Masaccio was the first painter to employ both linear and aerial perspective in his frescoes (Saint Peter for the Brancacci Chapel in Florence's Church of Santa Maria del Carmine). In the most famous of these scenes, the Tribute Money, Masaccio invested the figures of Christ and the apostles with a new sense of dignity, monumentality, and refinement.
The Brancacci Chapel became a training ground for later painters, including Michelangelo, who copied Masaccio's figures. In the Trinity fresco (Santa Maria Novella, Florence), Masaccio, by employing Brunelleschi's methods using linear perspective, created for the first time a convincing illusionist space depicting a chapel.

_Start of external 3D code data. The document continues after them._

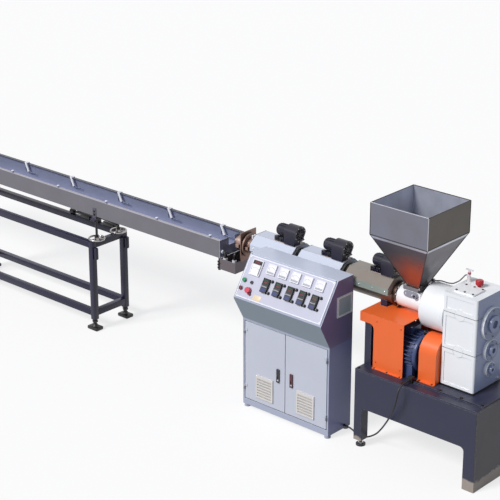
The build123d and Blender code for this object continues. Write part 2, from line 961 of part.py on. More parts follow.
def make_door_vent(left):
    """A framed filter vent with slots across it."""
    front = cabinet_front - vent_depth
    vent = block(left, left + vent_width, front, cabinet_front, vent_bottom, vent_bottom + vent_height)
    pitch = (vent_height - 2 * vent_frame) / vent_slat_count
    for number in range(vent_slat_count):
        z = vent_bottom + vent_frame + number * pitch
        vent -= block(left + vent_frame, left + vent_width - vent_frame, front - cut_over,
                      front + vent_recess, z, z + pitch / 2)
    return vent


def make_door_handle(left):
    """A flush handle: a rimmed pocket with its paddle."""
    front = cabinet_front - handle_depth
    right = left + handle_width
    top = handle_bottom + handle_height
    handle = block(left, right, front, cabinet_front, handle_bottom, top)
    handle -= block(left + handle_rim, right - handle_rim, front - cut_over, front + handle_pocket,
                    handle_bottom + handle_rim, top - handle_rim)
    paddle_bottom = top - handle_paddle_share * handle_height
    return handle + block(left + handle_rim, right - handle_rim, front + handle_rim / 2,
                          front + handle_pocket, paddle_bottom, top - handle_rim)


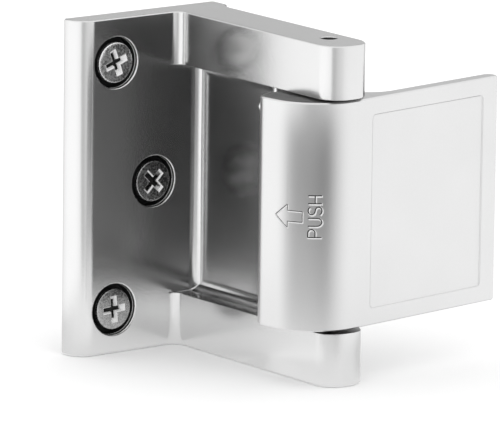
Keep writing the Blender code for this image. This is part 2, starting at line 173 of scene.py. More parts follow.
# Dark inside of the counterbores and the hinge hole, by depth, and the bright ring in the counterbores
BORE_RADIUS = 0.0059
BORE_STAIN_RANGE = (0.0005, 0.0006)
BORE_RING_START = 0.0008
BORE_RING_END = 0.0011
BORE_STAIN_FLOOR = 0.0035
HEAD_STAIN_RANGE = (0.00085, 0.00105)
HOLE_STAIN_RADIUS = 0.0021
HOLE_STAIN_RANGE = (0.0001, 0.0004)

# Tone, roughness and metallic of the coats over the plain metal
DARK_STAIN = (0.01, 0.7, 0.0)
PALE_ETCH = (0.93, 0.8, 0.0)
BRIGHT_RING = (0.9, 0.6, 0.0)
BRIGHT_EDGE = (0.95, 0.5, 0.0)

# Heel pin
HEEL_PIN_RADIUS = 0.0012
HEEL_PIN_DOME = 0.0004
HEEL_PIN_STAND = 0.0007
HEEL_PIN_TONES = (0.52, 1.0)

# Camera, fitted to the photo's edges
IMAGE_WIDTH = 500
CAMERA_FOCAL_PIXELS = 7237.39
CAMERA_SENSOR = 36
CAMERA_TARGET = Vector((-0.0148, -0.0300, 0))
CAMERA_DISTANCE = 1.59783
CAMERA_AZIMUTH = math.radians(-37.042)
CAMERA_ELEVATION = math.radians(11.709)
CAMERA_ROLL = math.radians(0.743)
CAMERA_SHIFT_RIGHT = 0.007779
CAMERA_SHIFT_UP = -0.003446
CAMERA_CLIP_START = 0.1

# Floor, and the wide tent that only reflections see, with its tones by the way round in degrees
FLOOR_SIZE = 3.0
FLOOR_LIFT = 0.17
TENT_RADIUS = 0.30
TENT_HEIGHT = 0.30
TENT_LIFT = 0.0005
TENT_STEPS = 96
TENT_CENTRE_X = -0.015
TENT_CENTRE_Y = -0.030
TENT_GLOW = 1.3
TENT_BAND = 0.086
TENT_BAND_SOFT = 0.016
TENT_NEAR_RADIUS = 0.062
TENT_FAR_RADIUS = 0.090
TENT_FAR_TONES = {0: 1.0, 30: 0.5, 50: 0.2, 75: 0.3, 95: 0.6, 120: 1.1, 143: 1.2, 185: 1.2, 211: 1.08, 220: 0.58,
                  232: 0.58, 242: 0.72, 265: 0.85, 279: 0.97, 305: 1.05, 325: 1.05}
TENT_NEAR_TONES = {0: 0.8, 60: 0.7, 110: 0.8, 160: 0.95, 230: 1.05, 250: 0.85, 285: 0.92, 300: 0.9, 318: 0.75}
TENT_SECOND_HIGH_TONE = 0.06
TENT_SECOND_NEAR_RADIUS = 0.028
TENT_SECOND_FAR_RADIUS = 0.050
TENT_SECOND_TONES = {0: 0.2, 45: 0.16, 70: 0.12, 100: 0.08, 155: 0.08, 185: 0.3, 200: 1.3, 235: 1.3,
                     241: 0.10, 250: 0.10, 265: 0.2, 300: 0.2}
TENT_HIGH_TONES = {0: 1.0, 25: 0.62, 53: 0.56, 90: 0.62, 143: 1.0, 345: 1.0}

# Grey screen round the barrel's axis, which only first reflections see
SCREEN_RADIUS = 0.040
SCREEN_TOP = 0.019
SCREEN_TOP_SOFT = 0.003
SCREEN_TONES = {187: 0.36, 200: 0.33, 230: 0.27, 255: 0.13}
SCREEN_LIFT = 0.001
SCREEN_FOOT_EXTRA = 0.42
SCREEN_FOOT_RANGE = (0.006, 0.046)
SCREEN_FLOOR_EXTRA = 0.3
SCREEN_FLOOR_RANGE = (0.004, 0.012)
SCREEN_COVER = {159: 0.0, 173: 0.15, 187: 0.85, 198: 1.0, 255: 1.0, 268: 0.45, 282: 0.1, 290: 0.0}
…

Robert Campin was considered the Master of Flemalle. Campin was born around 1380 in Tournai, where he qualified as a master in 1406/07. He is considered one of the great innovators of the early Netherlandish School as he moved from the decorative but flat stylization of International Gothic to a mode in which realism and perspective played a more significant role. Campin's works are characterized by a robust and highly developed realism and concern for the details of daily life, which became an important stage in the stylistic progression leading to the art of Jan van...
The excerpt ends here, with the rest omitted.